● **DATASET EXCERPT**
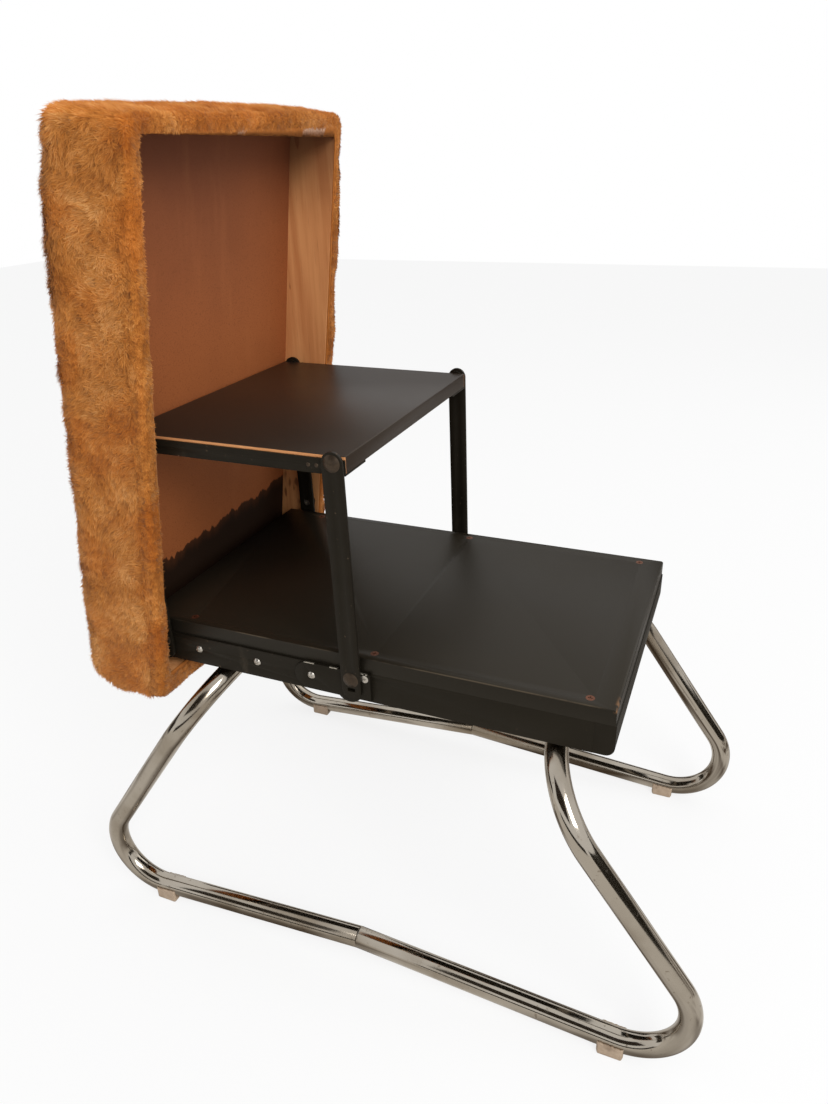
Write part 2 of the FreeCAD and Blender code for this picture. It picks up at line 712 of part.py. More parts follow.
panel = body("seat_panel", seat_place)
box_outer = "(box_half_width + box_wall)"
block(panel, x=(f"-{box_outer}", f"2 * {box_outer}"), y=("box_back", "panel_thickness"),
      z=("-box_low - box_wall", box_length))
node(panel, "seat_panel")

# Upholstery: a crowned foam pad on the panel and a plush cover over pad, walls and rim.
outer_half = size["box_half_width"] + size["box_wall"]
outer_low = -size["box_low"] - size["box_wall"]
outer_high = size["box_high"] + size["box_wall"]
panel_back = size["box_back"] + size["panel_thickness"]


def cushion_ring(insets, depth, corner):
    """A rounded rectangle across the box at a depth, its sides bowed and drawn in towards the corners.

    The insets are those of its sides, its low end and its high end."""
    half = outer_half - insets[0]
    low = outer_low + insets[1]
    high = outer_high - insets[2]
    bow = size["cushion_bow"]
    turned = corner * (1 - math.sqrt(0.5))
    stops = [
        (half - corner, low), (half - turned, low + turned), (half, low + corner),
        (half + bow, (low + high) / 2), (half, high - corner), (half - turned, high - turned),
        (half - corner, high), (0, high + bow), (corner - half, high), (turned - half, high - turned),
        (-half, high - corner), (-half - bow, (low + high) / 2), (-half, low + corner),
        (turned - half, low + turned), (corner - half, low), (0, low - bow),
    ]
    points = [FreeCAD.Vector(x, depth, z) for x, z in stops]
    points.append(points[0])
    arcs = [Part.Arc(*points[n:n + 3]).toShape() for n in range(0, len(points) - 1, 2)]
    return Part.Wire(arcs)


def crowned(insets, front_rings, crown_height):
    """A solid from its front rings to the shoulder, then domed like an ellipse to its crown."""
    rings = [cushion_ring([start + inset for start in insets], depth, corner)
             for inset, depth, corner in front_rings]
    reaches = (size["crown_reach"], size["crown_reach"], size["crown_reach_top"])
    steps = 6
    for n in range(steps + 1):
        angle = math.pi / 2 * n / (steps + 0.6)
        share = 1 - math.cos(angle)
        corner = size["shoulder_corner"] + share * (size["crown_corner"] - size["shoulder_corner"])
        rings.append(cushion_ring([start + share * reach for start, reach in zip(insets, reaches)],
                                  foam_shoulder + crown_height * math.sin(angle), corner))
    return Part.makeLoft(rings, True, True)


foam_shoulder = panel_back + size["foam_edge"]
foam_rise = size["foam_crown"] - size["foam_edge"]
foam_front = [(0, panel_back, size["rim_corner"])]
foam_insets = [size["foam_inset"]] * 3
foam_space = crowned(foam_insets, foam_front, foam_rise)
shy_insets = [inset + size["soft_gap"] for inset in foam_insets]
foam_solid = crowned(shy_insets, foam_front, foam_rise - size["soft_gap"])

rim_face = -size["box_rim"] - size["plush_rim"]
rim_round = 0.4 * size["plush_round"]
cover_front = [(rim_round, rim_face, size["rim_corner"]), (0, rim_face + rim_round, size["rim_corner"])]
cover_insets = [-size["plush_side"], -size["plush_bottom"], -size["plush_top"]]
cover_solid = crowned(cover_insets, cover_front, foam_rise + size["plush_back"])
wood_space = Part.makeBox(2 * outer_half, panel_back + size["box_rim"], outer_high - outer_low,
                          FreeCAD.Vector(-outer_half, -size["box_rim"], outer_low))
mouth_depth = size["box_rim"] + 2 * size["plush_rim"]
mouth = Part.makeBox(2 * size["box_half_width"], mouth_depth, size["box_high"] + size["box_low"],
                     FreeCAD.Vector(-size["box_half_width"], -mouth_depth, -size["box_low"]))

foam = doc.addObject("Part::Feature", "seat_foam")
foam.Shape = foam_solid
foam.Placement = seat_place
node(foam, "seat_foam")
cover = doc.addObject("Part::Feature", "plush_cover")
cover.Shape = cover_solid.cut(wood_space).cut(mouth).cut(foam_space)
cover.Placement = seat_place
node(cover, "plush_cover")

doc.recompute()
for thing in doc.Objects:
    if "Invalid" in thing.State or "Error" in thing.State:
        sys.exit(f"{thing.Label} failed to build")
for thing in nodes:
    if thing.Shape.isNull() or not thing.Shape.isValid():
        sys.exit(f"{thing.Label} has a bad shape")
os.makedirs("parts", exist_ok=True)
for thing in nodes:
    thing.Shape.exportStep(f"parts/{thing.Label}.step")

whole = Part.makeCompound([thing.Shape for thing in nodes]).BoundBox
extent = [whole.XMin, whole.XMax, whole.YMin, whole.YMax, whole.ZMin, whole.ZMax]
print(f"{len(nodes)} sub-parts in a box of", [round(value, 1) for value in extent])
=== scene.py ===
# Folding step stool chair, standing open as steps. Metres, +Z up, -Y to the side that is climbed from.
import bmesh
import bpy
import itertools
import math
import numpy as np
from mathutils import Matrix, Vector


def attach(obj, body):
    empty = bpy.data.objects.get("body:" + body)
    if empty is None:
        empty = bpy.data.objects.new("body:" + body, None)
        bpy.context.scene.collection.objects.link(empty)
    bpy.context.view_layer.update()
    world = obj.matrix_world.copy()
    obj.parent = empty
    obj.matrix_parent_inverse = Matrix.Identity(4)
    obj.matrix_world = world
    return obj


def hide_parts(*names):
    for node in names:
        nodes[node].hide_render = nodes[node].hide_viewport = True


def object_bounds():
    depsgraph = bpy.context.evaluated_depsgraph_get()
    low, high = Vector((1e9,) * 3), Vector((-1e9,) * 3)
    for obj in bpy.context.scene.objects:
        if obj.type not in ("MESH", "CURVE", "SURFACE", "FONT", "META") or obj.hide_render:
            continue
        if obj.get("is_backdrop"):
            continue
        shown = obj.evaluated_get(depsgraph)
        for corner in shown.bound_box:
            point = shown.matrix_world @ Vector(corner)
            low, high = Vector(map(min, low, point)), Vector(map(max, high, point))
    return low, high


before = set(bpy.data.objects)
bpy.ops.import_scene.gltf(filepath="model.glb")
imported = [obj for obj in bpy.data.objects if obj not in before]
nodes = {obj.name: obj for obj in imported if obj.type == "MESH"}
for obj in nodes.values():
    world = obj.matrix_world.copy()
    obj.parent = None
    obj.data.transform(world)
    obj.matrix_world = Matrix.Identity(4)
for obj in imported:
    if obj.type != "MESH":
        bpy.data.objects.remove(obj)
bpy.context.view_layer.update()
scene = bpy.context.scene
print("frame loaded", len(nodes), "nodes")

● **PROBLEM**
Each line from the one containing "obj.parent = None" to the end of the listing above should be copied exactly, and nothing else.

● **RESULT**
    obj.parent = None
    obj.data.transform(world)
    obj.matrix_world = Matrix.Identity(4)
for obj in imported:
    if obj.type != "MESH":
        bpy.data.objects.remove(obj)
bpy.context.view_layer.update()
scene = bpy.context.scene
print("frame loaded", len(nodes), "nodes")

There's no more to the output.